* Stated task *
It is required that all of the data be written out exactly.

* Source excerpt *
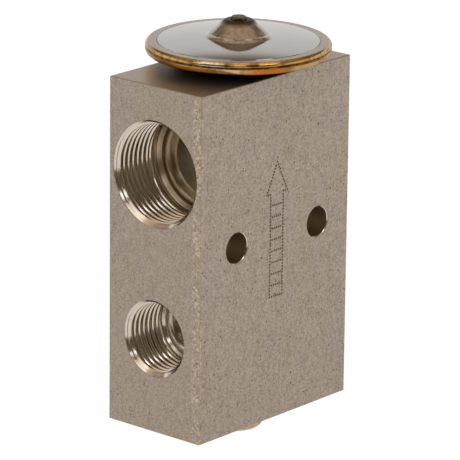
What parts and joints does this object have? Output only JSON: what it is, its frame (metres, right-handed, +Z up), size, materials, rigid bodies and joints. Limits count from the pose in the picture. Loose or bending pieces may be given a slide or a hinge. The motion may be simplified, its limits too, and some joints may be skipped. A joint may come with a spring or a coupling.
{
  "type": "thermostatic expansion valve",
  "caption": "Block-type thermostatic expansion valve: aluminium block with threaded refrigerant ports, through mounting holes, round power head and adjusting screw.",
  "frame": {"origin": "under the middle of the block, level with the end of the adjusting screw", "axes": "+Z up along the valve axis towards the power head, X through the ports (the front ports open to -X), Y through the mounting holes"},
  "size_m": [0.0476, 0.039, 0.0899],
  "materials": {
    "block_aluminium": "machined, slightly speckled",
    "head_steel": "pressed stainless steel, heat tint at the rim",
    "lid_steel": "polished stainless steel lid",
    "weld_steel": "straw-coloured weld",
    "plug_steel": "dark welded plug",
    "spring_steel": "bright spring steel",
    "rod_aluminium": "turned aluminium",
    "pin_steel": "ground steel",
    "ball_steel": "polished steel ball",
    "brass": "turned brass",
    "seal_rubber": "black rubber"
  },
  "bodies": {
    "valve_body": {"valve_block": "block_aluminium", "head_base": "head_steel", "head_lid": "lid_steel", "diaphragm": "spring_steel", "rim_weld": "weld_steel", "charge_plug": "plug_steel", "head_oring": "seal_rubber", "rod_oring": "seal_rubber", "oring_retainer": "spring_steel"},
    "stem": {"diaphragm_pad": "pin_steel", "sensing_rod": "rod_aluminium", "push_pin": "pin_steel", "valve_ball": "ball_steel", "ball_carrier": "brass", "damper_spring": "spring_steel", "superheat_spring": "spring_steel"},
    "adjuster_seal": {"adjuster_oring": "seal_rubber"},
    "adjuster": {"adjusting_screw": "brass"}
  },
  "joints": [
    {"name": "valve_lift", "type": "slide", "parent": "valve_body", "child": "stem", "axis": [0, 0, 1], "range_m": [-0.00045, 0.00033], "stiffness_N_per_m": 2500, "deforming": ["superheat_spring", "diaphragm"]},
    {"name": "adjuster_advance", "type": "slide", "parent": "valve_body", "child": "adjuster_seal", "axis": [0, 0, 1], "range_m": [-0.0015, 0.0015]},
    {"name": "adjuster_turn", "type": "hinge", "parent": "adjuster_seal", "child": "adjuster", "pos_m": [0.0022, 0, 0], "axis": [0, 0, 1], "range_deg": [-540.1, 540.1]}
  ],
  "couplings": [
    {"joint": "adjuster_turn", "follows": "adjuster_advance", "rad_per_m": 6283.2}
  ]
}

* The completed task *
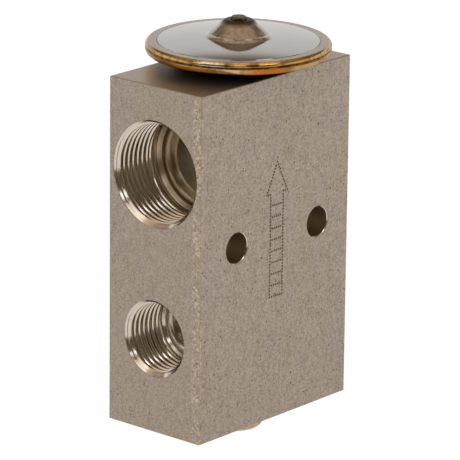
What parts and joints does this object have? Output only JSON: what it is, its frame (metres, right-handed, +Z up), size, materials, rigid bodies and joints. Limits count from the pose in the picture. Loose or bending pieces may be given a slide or a hinge. The motion may be simplified, its limits too, and some joints may be skipped. A joint may come with a spring or a coupling.
{
  "type": "thermostatic expansion valve",
  "caption": "Block-type thermostatic expansion valve: aluminium block with threaded refrigerant ports, through mounting holes, round power head and adjusting screw.",
  "frame": {"origin": "under the middle of the block, level with the end of the adjusting screw", "axes": "+Z up along the valve axis towards the power head, X through the ports (the front ports open to -X), Y through the mounting holes"},
  "size_m": [0.0476, 0.039, 0.0899],
  "materials": {
    "block_aluminium": "machined, slightly speckled",
    "head_steel": "pressed stainless steel, heat tint at the rim",
    "lid_steel": "polished stainless steel lid",
    "weld_steel": "straw-coloured weld",
    "plug_steel": "dark welded plug",
    "spring_steel": "bright spring steel",
    "rod_aluminium": "turned aluminium",
    "pin_steel": "ground steel",
    "ball_steel": "polished steel ball",
    "brass": "turned brass",
    "seal_rubber": "black rubber"
  },
  "bodies": {
    "valve_body": {"valve_block": "block_aluminium", "head_base": "head_steel", "head_lid": "lid_steel", "diaphragm": "spring_steel", "rim_weld": "weld_steel", "charge_plug": "plug_steel", "head_oring": "seal_rubber", "rod_oring": "seal_rubber", "oring_retainer": "spring_steel"},
    "stem": {"diaphragm_pad": "pin_steel", "sensing_rod": "rod_aluminium", "push_pin": "pin_steel", "valve_ball": "ball_steel", "ball_carrier": "brass", "damper_spring": "spring_steel", "superheat_spring": "spring_steel"},
    "adjuster_seal": {"adjuster_oring": "seal_rubber"},
    "adjuster": {"adjusting_screw": "brass"}
  },
  "joints": [
    {"name": "valve_lift", "type": "slide", "parent": "valve_body", "child": "stem", "axis": [0, 0, 1], "range_m": [-0.00045, 0.00033], "stiffness_N_per_m": 2500, "deforming": ["superheat_spring", "diaphragm"]},
    {"name": "adjuster_advance", "type": "slide", "parent": "valve_body", "child": "adjuster_seal", "axis": [0, 0, 1], "range_m": [-0.0015, 0.0015]},
    {"name": "adjuster_turn", "type": "hinge", "parent": "adjuster_seal", "child": "adjuster", "pos_m": [0.0022, 0, 0], "axis": [0, 0, 1], "range_deg": [-540.1, 540.1]}
  ],
  "couplings": [
    {"joint": "adjuster_turn", "follows": "adjuster_advance", "rad_per_m": 6283.2}
  ]
}